DATA SHOWN:
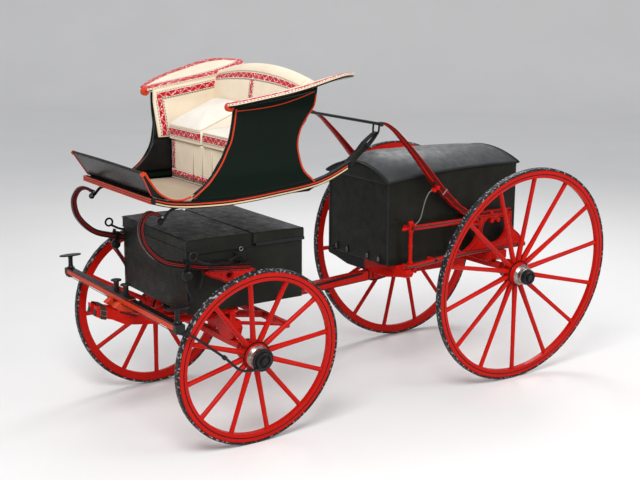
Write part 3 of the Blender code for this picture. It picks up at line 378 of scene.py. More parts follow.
def sweep(name, path, section, material, hint=ACROSS, closed=False, scale=None):
    """Carry a closed (u, v) section along a path; u lies along the hint."""
    path = [Vector(p) for p in path]
    hint = Vector(hint)
    last = len(path) - 1
    rows = []
    for i, p in enumerate(path):
        if closed:
            along = path[(i + 1) % len(path)] - path[i - 1]
        else:
            along = path[min(i + 1, last)] - path[max(i - 1, 0)]
        along.normalize()
        across = (hint - along * hint.dot(along)).normalized()
        up = across.cross(along)
        wide, high = scale[i] if scale else (1.0, 1.0)
        rows.append([p + across * (u * wide) + up * (v * high) for u, v in section])
    bm = bmesh.new()
    rings = grid_faces(bm, rows, distances(path, True), distances(section, True), closed, True)
    if not closed:
        bm.faces.new(rings[0][::-1])
        bm.faces.new(rings[-1])
    bmesh.ops.recalc_face_normals(bm, faces=bm.faces)
    return made_object(name, mesh_from(bm, name), material)


def round_section(radius, sides):
    return [(radius * math.cos(angle), radius * math.sin(angle)) for angle in circle(sides)]


def slab_section(width, height, edge):
    w = width / 2
    h = height / 2
    return [(-w + edge, -h), (w - edge, -h), (w, -h + edge), (w, h - edge), (w - edge, h), (-w + edge, h),
            (-w, h - edge), (-w, -h + edge)]


def slab(name, path, size, material, body=None, hint=ACROSS, **more):
    """A flat bar along a path; size is its width along the hint, its height and its chamfer."""
    obj = sweep(name, path, slab_section(*size), material, hint, **more)
    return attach(obj, body) if body else obj


def rod(name, path, radius, material, sides, hint=ACROSS):
    return sweep(name, path, round_section(radius, sides), material, hint)


def turned(name, path, radii, material, sides=20):
    """A round bar whose radius is given at each point of its path."""
    return sweep(name, path, round_section(1.0, sides), material, scale=[(r, r) for r in radii])


def bead(name, path, radius, material, body, sides=8, closed=False):
    """A thin round trim bead along a path, riding on a body."""
    hint = (0.31, 0.17, 0.93)
    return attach(sweep(name, path, round_section(radius, sides), material, hint, closed), body)


def lathe(name, profile, place, material, body, steps, wobble=0.0, hollow=True):
    """Turn (radius, height) points about the local Z of place."""
    widest = max(r for r, z in profile)
    rows = []
    for k, angle in enumerate(circle(steps)):
        push = wobble * math.sin(k * 7.3) * math.sin(k * 2.9 + 1.0)
        rows.append([place @ Vector(((r + push) * math.cos(angle), (r + push) * math.sin(angle), z))
                     for r, z in profile])
    bm = bmesh.new()
    turn = [widest * math.tau * k / steps for k in range(steps + 1)]
    grid_faces(bm, rows, turn, distances(profile, True), True, hollow)
    bmesh.ops.remove_doubles(bm, verts=bm.verts, dist=0.00002)
    bmesh.ops.recalc_face_normals(bm, faces=bm.faces)
    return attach(made_object(name, mesh_from(bm, name), material, 30), body)


def surface(name, rows, material, body, toward, thick):
    """A sheet through rows of points that faces toward; its thickness goes behind."""
    bm = bmesh.new()
    middle = [row[len(row) // 2] for row in rows]
    grid_faces(bm, rows, distances(middle), distances(rows[len(rows) // 2]), swap=True)
    bm.normal_update()
    facing = sum((f.normal * f.calc_area() for f in bm.faces), Vector())
    if facing.dot(Vector(toward)) < 0:
        bmesh.ops.reverse_faces(bm, faces=bm.faces)
    obj = made_object(name, mesh_from(bm, name), material, 0)
    solid = obj.modifiers.new("thickness", "SOLIDIFY")
    solid.thickness = thick
    solid.offset = -1.0
    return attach(obj, body)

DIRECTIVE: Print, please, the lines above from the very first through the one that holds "r in radii])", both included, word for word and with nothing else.

SOLUTION:
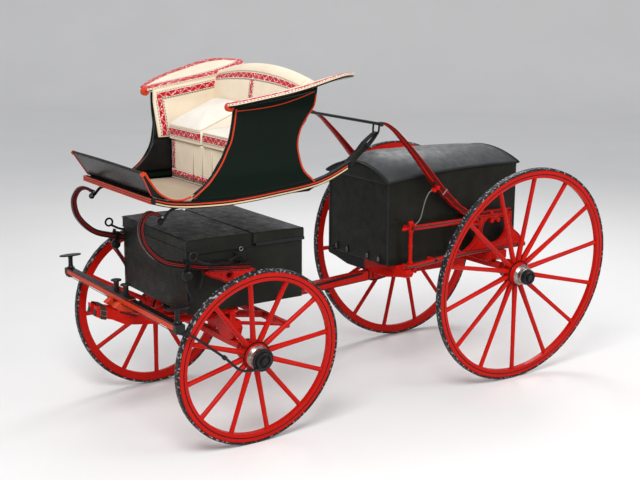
Write part 3 of the Blender code for this picture. It picks up at line 378 of scene.py. More parts follow.
def sweep(name, path, section, material, hint=ACROSS, closed=False, scale=None):
    """Carry a closed (u, v) section along a path; u lies along the hint."""
    path = [Vector(p) for p in path]
    hint = Vector(hint)
    last = len(path) - 1
    rows = []
    for i, p in enumerate(path):
        if closed:
            along = path[(i + 1) % len(path)] - path[i - 1]
        else:
            along = path[min(i + 1, last)] - path[max(i - 1, 0)]
        along.normalize()
        across = (hint - along * hint.dot(along)).normalized()
        up = across.cross(along)
        wide, high = scale[i] if scale else (1.0, 1.0)
        rows.append([p + across * (u * wide) + up * (v * high) for u, v in section])
    bm = bmesh.new()
    rings = grid_faces(bm, rows, distances(path, True), distances(section, True), closed, True)
    if not closed:
        bm.faces.new(rings[0][::-1])
        bm.faces.new(rings[-1])
    bmesh.ops.recalc_face_normals(bm, faces=bm.faces)
    return made_object(name, mesh_from(bm, name), material)


def round_section(radius, sides):
    return [(radius * math.cos(angle), radius * math.sin(angle)) for angle in circle(sides)]


def slab_section(width, height, edge):
    w = width / 2
    h = height / 2
    return [(-w + edge, -h), (w - edge, -h), (w, -h + edge), (w, h - edge), (w - edge, h), (-w + edge, h),
            (-w, h - edge), (-w, -h + edge)]


def slab(name, path, size, material, body=None, hint=ACROSS, **more):
    """A flat bar along a path; size is its width along the hint, its height and its chamfer."""
    obj = sweep(name, path, slab_section(*size), material, hint, **more)
    return attach(obj, body) if body else obj


def rod(name, path, radius, material, sides, hint=ACROSS):
    return sweep(name, path, round_section(radius, sides), material, hint)


def turned(name, path, radii, material, sides=20):
    """A round bar whose radius is given at each point of its path."""
    return sweep(name, path, round_section(1.0, sides), material, scale=[(r, r) for r in radii])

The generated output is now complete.